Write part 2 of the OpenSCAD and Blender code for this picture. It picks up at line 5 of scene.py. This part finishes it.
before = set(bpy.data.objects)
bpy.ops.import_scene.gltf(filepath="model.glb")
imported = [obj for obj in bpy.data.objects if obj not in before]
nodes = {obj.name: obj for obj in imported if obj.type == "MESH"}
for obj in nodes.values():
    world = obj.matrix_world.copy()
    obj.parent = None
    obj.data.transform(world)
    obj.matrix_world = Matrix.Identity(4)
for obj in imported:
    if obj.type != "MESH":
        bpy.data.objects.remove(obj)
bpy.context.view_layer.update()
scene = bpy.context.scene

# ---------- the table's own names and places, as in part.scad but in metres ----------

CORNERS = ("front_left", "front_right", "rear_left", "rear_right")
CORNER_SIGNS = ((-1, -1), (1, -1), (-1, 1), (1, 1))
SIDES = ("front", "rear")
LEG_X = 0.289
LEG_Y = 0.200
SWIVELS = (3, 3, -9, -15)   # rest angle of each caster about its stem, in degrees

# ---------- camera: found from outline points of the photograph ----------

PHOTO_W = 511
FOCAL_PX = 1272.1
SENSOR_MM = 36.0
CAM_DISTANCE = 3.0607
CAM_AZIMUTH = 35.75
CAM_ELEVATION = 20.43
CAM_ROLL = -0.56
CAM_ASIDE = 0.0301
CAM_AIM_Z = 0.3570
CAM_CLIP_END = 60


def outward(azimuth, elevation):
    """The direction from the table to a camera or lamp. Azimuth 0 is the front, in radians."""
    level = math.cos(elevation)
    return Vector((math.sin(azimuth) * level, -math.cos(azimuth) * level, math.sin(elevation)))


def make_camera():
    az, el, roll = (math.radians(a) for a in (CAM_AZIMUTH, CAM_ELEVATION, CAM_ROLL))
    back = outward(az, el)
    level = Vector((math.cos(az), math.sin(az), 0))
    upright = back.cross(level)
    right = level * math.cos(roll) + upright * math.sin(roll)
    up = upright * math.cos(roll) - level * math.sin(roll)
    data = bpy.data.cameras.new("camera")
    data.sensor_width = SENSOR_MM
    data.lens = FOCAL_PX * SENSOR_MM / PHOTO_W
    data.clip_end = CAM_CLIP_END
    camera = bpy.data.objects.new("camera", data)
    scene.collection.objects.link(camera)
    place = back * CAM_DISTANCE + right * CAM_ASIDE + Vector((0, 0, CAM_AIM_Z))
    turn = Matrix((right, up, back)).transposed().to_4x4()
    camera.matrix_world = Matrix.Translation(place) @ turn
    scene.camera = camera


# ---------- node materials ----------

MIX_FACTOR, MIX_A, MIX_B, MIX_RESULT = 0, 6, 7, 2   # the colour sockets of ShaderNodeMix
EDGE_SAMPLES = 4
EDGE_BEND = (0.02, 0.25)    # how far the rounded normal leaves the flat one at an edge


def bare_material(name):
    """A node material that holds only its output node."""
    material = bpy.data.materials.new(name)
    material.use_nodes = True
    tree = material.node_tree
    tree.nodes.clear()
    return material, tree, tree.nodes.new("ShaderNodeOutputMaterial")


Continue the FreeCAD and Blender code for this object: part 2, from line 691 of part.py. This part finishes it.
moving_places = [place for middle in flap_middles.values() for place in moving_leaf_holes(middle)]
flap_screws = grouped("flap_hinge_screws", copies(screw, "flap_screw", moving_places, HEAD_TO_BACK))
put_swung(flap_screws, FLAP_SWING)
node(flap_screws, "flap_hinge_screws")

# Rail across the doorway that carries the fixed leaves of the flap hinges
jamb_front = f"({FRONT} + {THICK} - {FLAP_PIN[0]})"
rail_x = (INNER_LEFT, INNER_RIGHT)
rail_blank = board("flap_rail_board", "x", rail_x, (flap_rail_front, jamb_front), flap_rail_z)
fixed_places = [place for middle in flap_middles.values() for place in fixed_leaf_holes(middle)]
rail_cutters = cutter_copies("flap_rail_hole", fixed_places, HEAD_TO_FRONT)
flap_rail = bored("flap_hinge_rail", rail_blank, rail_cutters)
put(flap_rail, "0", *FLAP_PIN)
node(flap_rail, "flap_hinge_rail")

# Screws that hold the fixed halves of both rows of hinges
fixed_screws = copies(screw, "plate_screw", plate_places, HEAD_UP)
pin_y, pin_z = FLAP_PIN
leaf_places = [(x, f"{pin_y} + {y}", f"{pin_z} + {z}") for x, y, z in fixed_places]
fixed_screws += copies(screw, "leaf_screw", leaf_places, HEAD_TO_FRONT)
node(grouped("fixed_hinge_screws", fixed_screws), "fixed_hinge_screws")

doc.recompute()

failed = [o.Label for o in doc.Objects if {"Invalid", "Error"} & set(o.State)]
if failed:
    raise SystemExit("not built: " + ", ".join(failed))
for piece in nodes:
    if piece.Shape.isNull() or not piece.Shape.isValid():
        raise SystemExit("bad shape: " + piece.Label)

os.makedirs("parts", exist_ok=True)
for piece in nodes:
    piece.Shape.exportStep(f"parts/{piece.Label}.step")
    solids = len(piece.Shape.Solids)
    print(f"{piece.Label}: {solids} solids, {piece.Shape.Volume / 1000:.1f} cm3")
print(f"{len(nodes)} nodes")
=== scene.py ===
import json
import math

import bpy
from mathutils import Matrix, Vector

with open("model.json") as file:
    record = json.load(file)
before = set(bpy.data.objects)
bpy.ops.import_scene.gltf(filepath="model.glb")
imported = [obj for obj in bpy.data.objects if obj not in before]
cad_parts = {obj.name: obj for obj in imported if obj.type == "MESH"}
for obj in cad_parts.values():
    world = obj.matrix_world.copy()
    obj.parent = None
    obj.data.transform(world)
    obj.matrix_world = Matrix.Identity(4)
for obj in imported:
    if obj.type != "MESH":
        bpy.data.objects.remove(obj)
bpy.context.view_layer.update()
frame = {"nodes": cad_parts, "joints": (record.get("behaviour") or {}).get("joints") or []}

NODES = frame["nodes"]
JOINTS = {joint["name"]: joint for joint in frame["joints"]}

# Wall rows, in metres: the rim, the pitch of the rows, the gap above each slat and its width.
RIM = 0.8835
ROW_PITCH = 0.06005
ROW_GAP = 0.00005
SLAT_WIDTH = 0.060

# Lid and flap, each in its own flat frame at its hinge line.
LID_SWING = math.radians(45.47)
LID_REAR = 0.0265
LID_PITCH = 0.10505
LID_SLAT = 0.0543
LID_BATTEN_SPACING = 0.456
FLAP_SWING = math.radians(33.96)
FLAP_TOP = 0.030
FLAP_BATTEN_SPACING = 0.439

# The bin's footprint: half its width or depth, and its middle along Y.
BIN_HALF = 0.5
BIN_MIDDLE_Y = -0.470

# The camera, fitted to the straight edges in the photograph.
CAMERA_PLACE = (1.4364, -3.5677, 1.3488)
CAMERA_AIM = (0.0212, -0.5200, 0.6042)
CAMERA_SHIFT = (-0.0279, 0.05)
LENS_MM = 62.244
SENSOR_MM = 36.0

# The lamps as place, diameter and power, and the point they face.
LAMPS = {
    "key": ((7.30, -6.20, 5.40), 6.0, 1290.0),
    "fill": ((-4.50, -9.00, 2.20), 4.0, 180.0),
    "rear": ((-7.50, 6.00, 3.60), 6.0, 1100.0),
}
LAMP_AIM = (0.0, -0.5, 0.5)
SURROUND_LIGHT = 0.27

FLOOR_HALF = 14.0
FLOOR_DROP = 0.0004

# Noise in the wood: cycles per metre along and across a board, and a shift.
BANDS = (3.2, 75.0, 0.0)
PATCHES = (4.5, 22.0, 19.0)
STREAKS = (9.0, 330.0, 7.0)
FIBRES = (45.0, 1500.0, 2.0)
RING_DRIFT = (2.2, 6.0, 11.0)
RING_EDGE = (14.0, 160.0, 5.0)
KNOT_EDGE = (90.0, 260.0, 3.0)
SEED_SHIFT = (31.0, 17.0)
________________
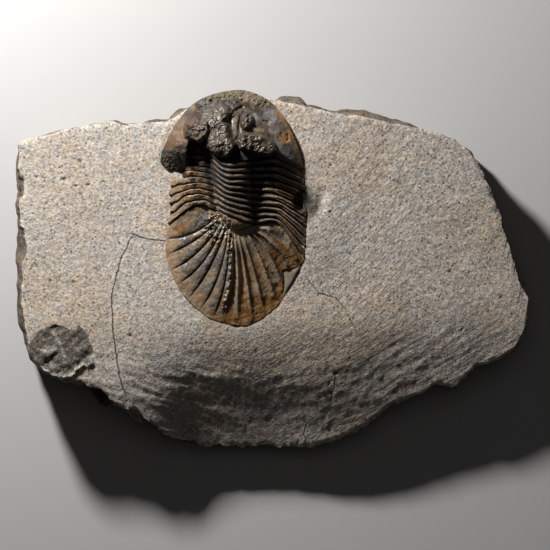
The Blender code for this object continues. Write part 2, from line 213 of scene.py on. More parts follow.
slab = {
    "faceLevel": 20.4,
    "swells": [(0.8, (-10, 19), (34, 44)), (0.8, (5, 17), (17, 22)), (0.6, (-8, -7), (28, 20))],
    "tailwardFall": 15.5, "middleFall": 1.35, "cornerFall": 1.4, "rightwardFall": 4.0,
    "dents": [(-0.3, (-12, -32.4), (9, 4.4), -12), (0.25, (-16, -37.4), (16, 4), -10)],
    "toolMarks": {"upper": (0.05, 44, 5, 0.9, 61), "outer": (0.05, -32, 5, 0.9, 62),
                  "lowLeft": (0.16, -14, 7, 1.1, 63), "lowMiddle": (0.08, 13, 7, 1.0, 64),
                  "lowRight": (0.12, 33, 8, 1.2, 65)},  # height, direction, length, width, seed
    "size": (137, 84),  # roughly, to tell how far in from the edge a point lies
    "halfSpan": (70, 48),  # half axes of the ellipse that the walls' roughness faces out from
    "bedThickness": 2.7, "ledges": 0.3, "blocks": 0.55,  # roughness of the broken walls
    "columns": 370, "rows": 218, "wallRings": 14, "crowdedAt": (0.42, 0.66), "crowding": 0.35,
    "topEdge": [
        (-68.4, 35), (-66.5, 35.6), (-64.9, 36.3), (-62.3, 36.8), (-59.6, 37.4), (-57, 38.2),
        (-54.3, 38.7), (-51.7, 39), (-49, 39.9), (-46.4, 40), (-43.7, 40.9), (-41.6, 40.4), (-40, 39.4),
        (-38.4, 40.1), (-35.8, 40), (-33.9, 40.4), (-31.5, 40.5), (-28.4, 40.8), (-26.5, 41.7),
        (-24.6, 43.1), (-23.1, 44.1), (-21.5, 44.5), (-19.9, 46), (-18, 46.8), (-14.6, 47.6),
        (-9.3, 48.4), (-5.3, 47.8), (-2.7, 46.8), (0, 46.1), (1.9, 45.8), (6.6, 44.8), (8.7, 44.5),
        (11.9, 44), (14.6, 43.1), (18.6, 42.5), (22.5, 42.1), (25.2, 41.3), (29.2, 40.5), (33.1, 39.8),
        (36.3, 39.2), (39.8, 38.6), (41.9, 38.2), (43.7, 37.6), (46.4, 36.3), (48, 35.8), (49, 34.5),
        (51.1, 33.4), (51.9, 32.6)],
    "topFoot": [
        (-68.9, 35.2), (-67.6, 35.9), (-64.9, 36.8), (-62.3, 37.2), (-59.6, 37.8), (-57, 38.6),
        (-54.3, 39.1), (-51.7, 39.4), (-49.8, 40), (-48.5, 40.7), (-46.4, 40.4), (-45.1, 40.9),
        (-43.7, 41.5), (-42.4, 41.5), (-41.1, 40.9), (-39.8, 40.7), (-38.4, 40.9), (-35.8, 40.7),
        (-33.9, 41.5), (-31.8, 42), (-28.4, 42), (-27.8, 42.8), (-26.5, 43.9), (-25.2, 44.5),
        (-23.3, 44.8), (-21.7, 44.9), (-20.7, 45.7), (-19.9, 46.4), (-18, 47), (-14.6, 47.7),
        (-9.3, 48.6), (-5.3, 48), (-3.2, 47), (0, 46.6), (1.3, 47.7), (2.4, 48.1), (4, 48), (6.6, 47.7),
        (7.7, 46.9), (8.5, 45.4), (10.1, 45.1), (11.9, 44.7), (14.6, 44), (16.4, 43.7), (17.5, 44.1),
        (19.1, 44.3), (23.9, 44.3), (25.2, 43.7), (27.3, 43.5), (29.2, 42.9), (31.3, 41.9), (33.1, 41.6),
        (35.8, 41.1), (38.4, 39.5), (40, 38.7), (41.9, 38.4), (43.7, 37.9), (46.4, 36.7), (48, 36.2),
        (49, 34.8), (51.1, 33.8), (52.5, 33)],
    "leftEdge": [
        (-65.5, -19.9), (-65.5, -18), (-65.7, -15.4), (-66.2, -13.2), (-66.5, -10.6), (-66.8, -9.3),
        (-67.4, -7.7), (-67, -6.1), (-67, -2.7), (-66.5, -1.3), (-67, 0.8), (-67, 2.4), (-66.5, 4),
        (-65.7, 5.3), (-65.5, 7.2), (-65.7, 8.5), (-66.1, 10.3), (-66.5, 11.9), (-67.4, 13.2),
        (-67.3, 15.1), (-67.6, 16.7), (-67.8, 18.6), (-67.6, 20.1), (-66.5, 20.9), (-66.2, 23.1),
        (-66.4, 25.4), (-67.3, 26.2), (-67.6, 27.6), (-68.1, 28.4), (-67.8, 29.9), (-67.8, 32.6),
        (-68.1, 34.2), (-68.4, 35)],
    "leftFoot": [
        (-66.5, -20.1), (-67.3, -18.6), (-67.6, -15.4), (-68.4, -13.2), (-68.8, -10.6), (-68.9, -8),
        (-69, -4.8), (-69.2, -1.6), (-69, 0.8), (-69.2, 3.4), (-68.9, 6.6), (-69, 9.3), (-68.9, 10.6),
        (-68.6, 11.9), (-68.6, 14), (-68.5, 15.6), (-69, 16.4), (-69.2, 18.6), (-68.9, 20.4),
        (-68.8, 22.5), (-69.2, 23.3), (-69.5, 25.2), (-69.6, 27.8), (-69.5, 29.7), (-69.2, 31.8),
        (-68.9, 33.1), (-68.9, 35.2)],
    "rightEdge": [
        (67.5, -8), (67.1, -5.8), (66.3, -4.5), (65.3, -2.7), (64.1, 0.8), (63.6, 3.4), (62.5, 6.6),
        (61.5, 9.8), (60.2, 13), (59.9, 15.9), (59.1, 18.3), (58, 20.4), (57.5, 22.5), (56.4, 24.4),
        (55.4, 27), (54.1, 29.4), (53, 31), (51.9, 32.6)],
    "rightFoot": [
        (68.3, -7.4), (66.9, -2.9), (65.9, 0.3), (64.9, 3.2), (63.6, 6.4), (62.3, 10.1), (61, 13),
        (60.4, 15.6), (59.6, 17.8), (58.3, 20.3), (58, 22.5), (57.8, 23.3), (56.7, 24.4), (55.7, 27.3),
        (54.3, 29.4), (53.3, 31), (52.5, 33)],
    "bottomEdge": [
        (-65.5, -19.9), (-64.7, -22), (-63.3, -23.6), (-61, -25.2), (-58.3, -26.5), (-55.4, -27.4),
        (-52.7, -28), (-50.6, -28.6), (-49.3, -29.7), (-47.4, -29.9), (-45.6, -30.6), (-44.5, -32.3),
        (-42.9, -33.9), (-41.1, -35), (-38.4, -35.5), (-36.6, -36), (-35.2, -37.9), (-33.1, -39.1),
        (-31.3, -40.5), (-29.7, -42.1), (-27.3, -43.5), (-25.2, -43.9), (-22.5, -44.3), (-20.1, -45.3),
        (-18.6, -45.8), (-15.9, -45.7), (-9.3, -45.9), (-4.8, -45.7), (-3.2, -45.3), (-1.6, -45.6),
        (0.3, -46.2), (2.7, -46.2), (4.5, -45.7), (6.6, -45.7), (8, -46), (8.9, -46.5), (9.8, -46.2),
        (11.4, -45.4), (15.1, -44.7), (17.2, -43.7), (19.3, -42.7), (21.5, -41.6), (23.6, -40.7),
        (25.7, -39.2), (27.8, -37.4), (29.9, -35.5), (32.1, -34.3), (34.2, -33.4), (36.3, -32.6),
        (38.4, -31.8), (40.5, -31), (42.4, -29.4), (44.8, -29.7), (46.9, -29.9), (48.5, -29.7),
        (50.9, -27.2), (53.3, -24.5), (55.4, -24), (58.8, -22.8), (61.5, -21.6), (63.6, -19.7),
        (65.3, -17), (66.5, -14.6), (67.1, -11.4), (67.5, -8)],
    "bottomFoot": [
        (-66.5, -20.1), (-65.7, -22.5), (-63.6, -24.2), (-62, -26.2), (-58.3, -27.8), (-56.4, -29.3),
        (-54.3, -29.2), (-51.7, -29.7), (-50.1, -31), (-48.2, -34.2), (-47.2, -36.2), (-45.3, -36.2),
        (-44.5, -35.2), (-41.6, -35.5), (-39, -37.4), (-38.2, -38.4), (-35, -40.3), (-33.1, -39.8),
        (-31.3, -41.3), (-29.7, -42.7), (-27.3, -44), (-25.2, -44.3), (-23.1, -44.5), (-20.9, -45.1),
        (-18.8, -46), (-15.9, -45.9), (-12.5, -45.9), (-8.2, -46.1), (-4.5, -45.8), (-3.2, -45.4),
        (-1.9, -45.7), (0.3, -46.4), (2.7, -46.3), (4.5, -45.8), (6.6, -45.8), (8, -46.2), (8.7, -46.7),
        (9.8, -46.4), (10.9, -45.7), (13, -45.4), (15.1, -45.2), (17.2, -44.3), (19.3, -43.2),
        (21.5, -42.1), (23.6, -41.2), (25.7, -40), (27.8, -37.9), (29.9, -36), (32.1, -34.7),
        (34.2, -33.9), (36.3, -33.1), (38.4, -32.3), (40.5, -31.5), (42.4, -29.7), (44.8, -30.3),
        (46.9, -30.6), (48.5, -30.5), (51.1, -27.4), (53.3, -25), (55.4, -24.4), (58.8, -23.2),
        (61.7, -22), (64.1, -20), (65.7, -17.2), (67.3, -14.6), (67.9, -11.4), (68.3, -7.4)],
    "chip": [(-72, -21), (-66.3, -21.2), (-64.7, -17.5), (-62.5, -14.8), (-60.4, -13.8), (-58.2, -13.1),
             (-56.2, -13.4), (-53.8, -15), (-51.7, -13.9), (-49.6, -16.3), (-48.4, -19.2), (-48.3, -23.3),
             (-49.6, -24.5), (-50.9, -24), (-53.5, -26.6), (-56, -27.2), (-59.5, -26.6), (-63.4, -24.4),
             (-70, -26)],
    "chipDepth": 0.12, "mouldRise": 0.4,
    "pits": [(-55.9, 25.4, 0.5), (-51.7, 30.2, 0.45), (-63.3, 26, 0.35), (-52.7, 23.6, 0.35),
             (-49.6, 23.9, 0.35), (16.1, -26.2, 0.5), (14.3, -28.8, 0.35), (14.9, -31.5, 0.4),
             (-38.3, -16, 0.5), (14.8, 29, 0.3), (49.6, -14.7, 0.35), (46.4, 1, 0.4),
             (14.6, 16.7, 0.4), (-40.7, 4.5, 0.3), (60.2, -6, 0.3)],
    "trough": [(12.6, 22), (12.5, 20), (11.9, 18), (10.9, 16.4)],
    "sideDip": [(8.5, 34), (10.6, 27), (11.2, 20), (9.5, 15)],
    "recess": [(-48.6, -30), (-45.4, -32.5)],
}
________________
* _TASK OBJECTIVE_
Take the line containing "record = json.load(file)" and the line containing "FLAP_BATTEN_SPACING = 0.439". Write out both and all lines between, exactly, and nothing more.

* _OUTPUT OF THE TASK_
    record = json.load(file)
before = set(bpy.data.objects)
bpy.ops.import_scene.gltf(filepath="model.glb")
imported = [obj for obj in bpy.data.objects if obj not in before]
cad_parts = {obj.name: obj for obj in imported if obj.type == "MESH"}
for obj in cad_parts.values():
    world = obj.matrix_world.copy()
    obj.parent = None
    obj.data.transform(world)
    obj.matrix_world = Matrix.Identity(4)
for obj in imported:
    if obj.type != "MESH":
        bpy.data.objects.remove(obj)
bpy.context.view_layer.update()
frame = {"nodes": cad_parts, "joints": (record.get("behaviour") or {}).get("joints") or []}

NODES = frame["nodes"]
JOINTS = {joint["name"]: joint for joint in frame["joints"]}

# Wall rows, in metres: the rim, the pitch of the rows, the gap above each slat and its width.
RIM = 0.8835
ROW_PITCH = 0.06005
ROW_GAP = 0.00005
SLAT_WIDTH = 0.060

# Lid and flap, each in its own flat frame at its hinge line.
LID_SWING = math.radians(45.47)
LID_REAR = 0.0265
LID_PITCH = 0.10505
LID_SLAT = 0.0543
LID_BATTEN_SPACING = 0.456
FLAP_SWING = math.radians(33.96)
FLAP_TOP = 0.030
FLAP_BATTEN_SPACING = 0.439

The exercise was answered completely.